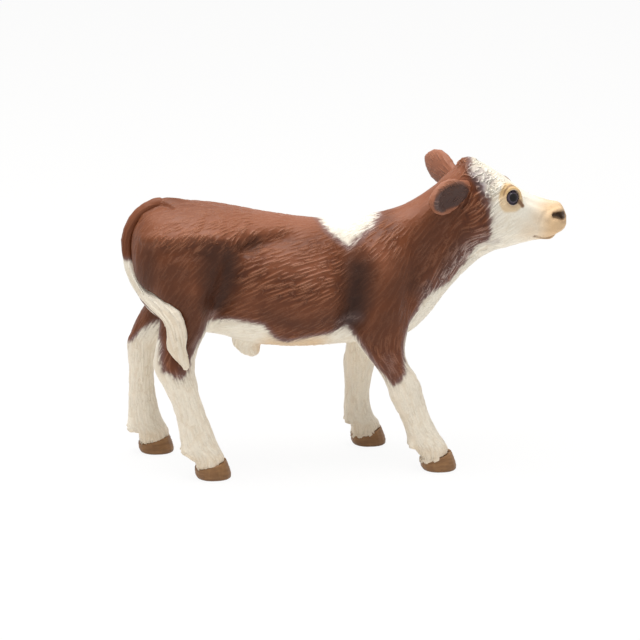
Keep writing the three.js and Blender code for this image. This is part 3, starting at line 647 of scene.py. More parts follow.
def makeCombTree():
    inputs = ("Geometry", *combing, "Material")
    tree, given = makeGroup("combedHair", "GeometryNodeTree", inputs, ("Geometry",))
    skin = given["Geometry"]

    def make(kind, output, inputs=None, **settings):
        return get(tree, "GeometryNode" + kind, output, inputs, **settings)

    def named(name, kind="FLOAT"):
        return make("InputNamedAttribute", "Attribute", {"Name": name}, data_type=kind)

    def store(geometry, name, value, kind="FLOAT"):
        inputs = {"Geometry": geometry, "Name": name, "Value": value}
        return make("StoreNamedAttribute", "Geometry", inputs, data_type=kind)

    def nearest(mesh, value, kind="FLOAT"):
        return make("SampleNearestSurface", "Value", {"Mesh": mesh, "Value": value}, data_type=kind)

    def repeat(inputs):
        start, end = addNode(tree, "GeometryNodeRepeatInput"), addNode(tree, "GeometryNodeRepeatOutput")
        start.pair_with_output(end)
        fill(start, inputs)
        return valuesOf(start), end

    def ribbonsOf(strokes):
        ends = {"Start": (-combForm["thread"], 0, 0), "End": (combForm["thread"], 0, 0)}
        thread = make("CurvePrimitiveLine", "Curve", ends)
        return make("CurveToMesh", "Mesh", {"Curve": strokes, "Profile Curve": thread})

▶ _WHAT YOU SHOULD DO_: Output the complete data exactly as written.

▶ _EXERCISE ANSWER_:
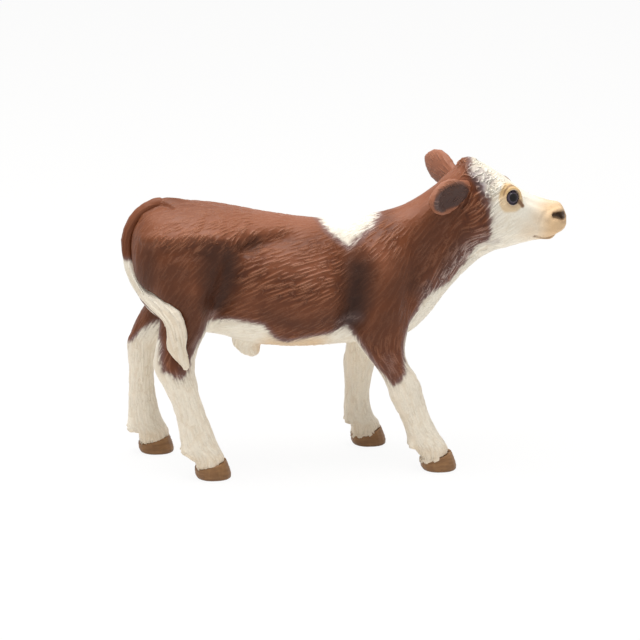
Keep writing the three.js and Blender code for this image. This is part 3, starting at line 647 of scene.py. More parts follow.
def makeCombTree():
    inputs = ("Geometry", *combing, "Material")
    tree, given = makeGroup("combedHair", "GeometryNodeTree", inputs, ("Geometry",))
    skin = given["Geometry"]

    def make(kind, output, inputs=None, **settings):
        return get(tree, "GeometryNode" + kind, output, inputs, **settings)

    def named(name, kind="FLOAT"):
        return make("InputNamedAttribute", "Attribute", {"Name": name}, data_type=kind)

    def store(geometry, name, value, kind="FLOAT"):
        inputs = {"Geometry": geometry, "Name": name, "Value": value}
        return make("StoreNamedAttribute", "Geometry", inputs, data_type=kind)

    def nearest(mesh, value, kind="FLOAT"):
        return make("SampleNearestSurface", "Value", {"Mesh": mesh, "Value": value}, data_type=kind)

    def repeat(inputs):
        start, end = addNode(tree, "GeometryNodeRepeatInput"), addNode(tree, "GeometryNodeRepeatOutput")
        start.pair_with_output(end)
        fill(start, inputs)
        return valuesOf(start), end

    def ribbonsOf(strokes):
        ends = {"Start": (-combForm["thread"], 0, 0), "End": (combForm["thread"], 0, 0)}
        thread = make("CurvePrimitiveLine", "Curve", ends)
        return make("CurveToMesh", "Mesh", {"Curve": strokes, "Profile Curve": thread})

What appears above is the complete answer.